In our view, the only conceivable purpose and effect of this evidence was to demonstrate criminal propensity, a use clearly prohibited. Its admission could not have been harmless.
We have examined defendant’s other contentions and find them to be without merit.
Accordingly, the judgment of the Supreme Court, Bronx County (Robert G. Seewald, J., at hearing; Joseph A. Mazur, J., at trial and sentence), rendered June 19, 1992, convicting defendant, after a jury trial, of criminal possession of a weapon in the second degree and sentencing him, as a persistent violent felony offender, to an indeterminate term of imprisonment of from 15 years to life, should be reversed, on the law, and the matter remanded for a new trial.

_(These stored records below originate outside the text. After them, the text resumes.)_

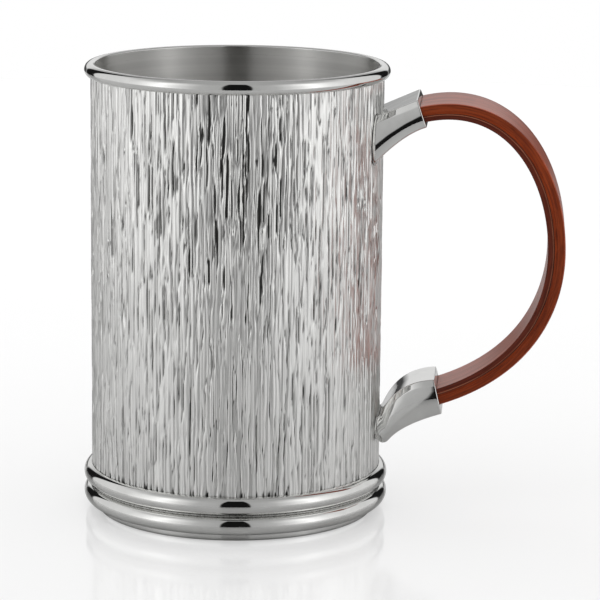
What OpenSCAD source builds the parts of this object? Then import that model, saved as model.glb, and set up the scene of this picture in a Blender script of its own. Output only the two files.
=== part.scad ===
// Lidless pewter tankard: a bark-cast barrel with a rolled rim and a beaded
// foot, and a laminated wooden strap handle held in two cast pewter sockets.
// Millimetres, +Z up. The origin is on the barrel's axis at table level, and
// the handle reaches out along +X.

/* [Barrel] */
// Height of the whole tankard, table to rim
overall_h = 131; // [118:1:160]
// Radius over the bark ridges
barrel_r = 42.3; // [37:0.1:52]
// Wall thickness of the barrel
wall = 1.4; // [1:0.1:2.5]
// Height of the barrel's lower edge above the table
barrel_lift = 2.2; // [1.5:0.1:4]

/* [Rim] */
// Radius of the rolled rim's round section
rim_tube_r = 2; // [1.7:0.05:2.6]
// How far the rim stands out past the bark
rim_overhang = 1.7; // [1.3:0.1:2.1]
// How far the barrel's top edge reaches above the underside of the rim
rim_seat = 1.2; // [0.8:0.1:1.6]

/* [Foot] */
// Radius of each foot bead's round section
bead_tube_r = 2.7; // [1.8:0.1:3]
// How far the foot beads stand out past the bark
bead_overhang = 2.2; // [1.4:0.1:2.3]
// Height of the lower bead's underside above the table
bead_stand = 2.15; // [1.2:0.05:3]
// Height of the groove between the beads
bead_groove = 0.4; // [0.3:0.1:2]
// How far the wire stands out past the bark
seam_overhang = 0.5; // [0.3:0.1:1.3]
// How far the standing lip is set in from the bark
lip_inset = 1.8; // [1.5:0.1:4]
// Radial thickness of the foot ring
foot_wall = 3.4; // [2:0.1:8]
// Height of the foot ring, table to the underside of the base
foot_ring_h = 6.5; // [4:0.1:9]
// Rounding of the edge that the tankard stands on
foot_round = 0.5; // [0.2:0.1:0.8]
// Thickness of the base disc
base_t = 2.2; // [1.5:0.1:4]
// Leg of the solder fillet round the inside of the base
floor_fillet = 1; // [0.5:0.1:2]

/* [Handle strap] */
// Farthest reach of the strap's centreline past the bark
strap_reach = 50.36; // [40:0.02:64]
// Height of that farthest point
strap_reach_z = 78.8; // [70:0.2:88]
// Height of the strap's upper end
strap_top_z = 115.9; // [112:0.1:118]
// Rise of the strap as it leaves the upper socket, degrees
strap_top_angle = 23.9; // [18:0.1:30]
// Height of the strap's lower end
strap_low_z = 33.5; // [31:0.1:36]
// Slope of the strap's lower end, degrees
strap_low_angle = 12.4; // [8:0.1:16]
// Gap between the strap's upper end and the bark
strap_top_gap = 3.7; // [3.2:0.1:5]
// Gap between the strap's lower end and the bark
strap_low_gap = 8.7; // [7.5:0.1:10]
// Length of the tangent that leads out of the upper socket
strap_top_pull = 32.2; // [26:0.1:38]
// Length of the upright tangent above the farthest point
strap_upper_pull = 26.2; // [20:0.1:30]
// Length of the upright tangent below the farthest point
strap_lower_pull = 16.4; // [12:0.1:22]
// Length of the tangent that leads into the lower socket
strap_low_pull = 33.7; // [28:0.1:40]
// Strap thickness at its ends
strap_t = 4.64; // [3.6:0.02:5]
// Extra thickness where the strap stands upright
strap_swell = 0.42; // [0:0.02:1]
// Strap width at the upper socket
strap_w_top = 24.5; // [16:0.5:28]
// Strap width at the lower socket
strap_w_low = 17.5; // [12:0.5:22]
// Share of the thickness in the outer veneer
veneer_share = 0.06; // [0.04:0.01:0.1]
// Share in the outer ply
outer_ply_share = 0.39; // [0.2:0.01:0.42]
// Share in the core ply
core_ply_share = 0.17; // [0.1:0.01:0.2]
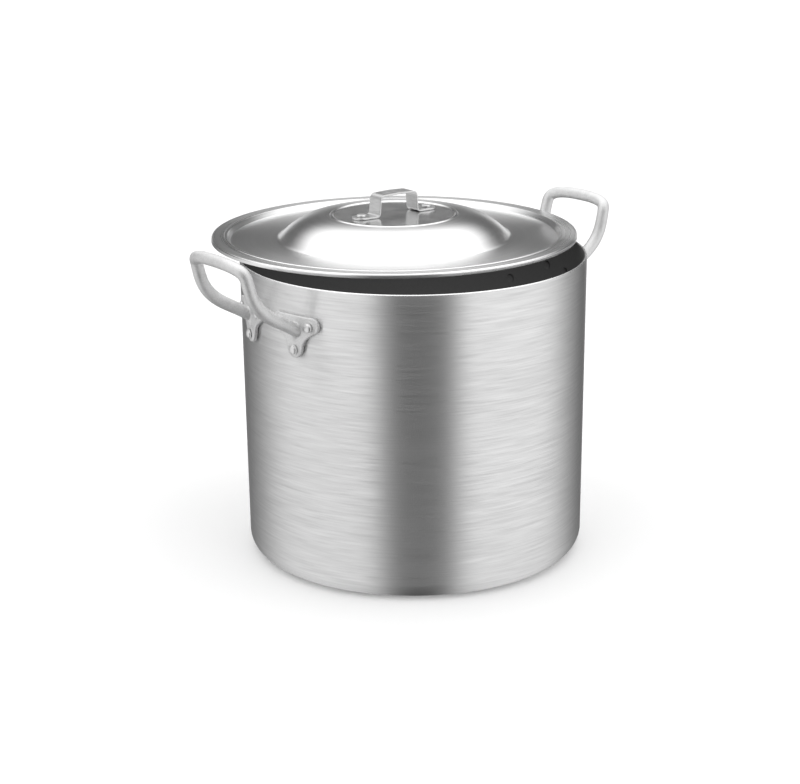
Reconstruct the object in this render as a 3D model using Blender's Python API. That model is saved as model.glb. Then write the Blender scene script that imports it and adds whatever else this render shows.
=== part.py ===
"""Aluminium stockpot with two riveted loop handles and a loose domed lid.

Frame: metres, +Z up, origin on the pot's axis at its underside, handles on -X and +X.
The lid is off centre: it lies level on the rim, slid towards +Y, so the pot stands ajar.
"""
import math

import bmesh
import bpy
from mathutils import Matrix, Vector

MM = 0.001
CLEARANCE = 0.3 * MM  # gap left between pieces that touch

# Pot: a deep drawn body with a slight taper and a half round rim edge.
RIM_RADIUS = 170 * MM
BASE_RADIUS = 168.3 * MM
POT_HEIGHT = 298 * MM
WALL = 2.5 * MM
FLOOR = 4 * MM
CORNER_RADIUS = 17 * MM
INNER_CORNER = CORNER_RADIUS - FLOOR
POT_SEGMENTS = 72

# Handle: a cast loop on two three-lobed feet. Heights are measured from the rim, down is minus.
GRIP_RADIUS = 6 * MM
LEG_REACH = 222.3 * MM  # pot axis to the top of each leg
LEG_OFFSET = 41.3 * MM  # handle's middle to the top of each leg
LOOP_BULGE = 7.6 * MM  # how much further out the middle of the grip is
LOOP_BASE = 16.7 * MM  # the arch of the loop stands on the legs here
LOOP_TOP = 27 * MM
LOOP_SQUARENESS = 2.7  # 2 is an ellipse, more is squarer
HANDLE_TURNS = (("right", math.radians(1.5)), ("left", math.pi))  # not quite opposite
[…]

Although defendant’s objections at this point were not directed to the uncharged crimes aspect of Chestnut’s testimony, as reflected by the court endorsements, defendant opposed the People’s pretrial application to introduce evidence of uncharged crimes. In addition, subsequent to Chestnut’s testimony, defense counsel voiced a "continuing exception and request for a mistrial relative to the uncharged crimes and bolstering and the similar evidence that was adduced at this proceeding over the defendant’s objection.” Thus, the issue is preserved.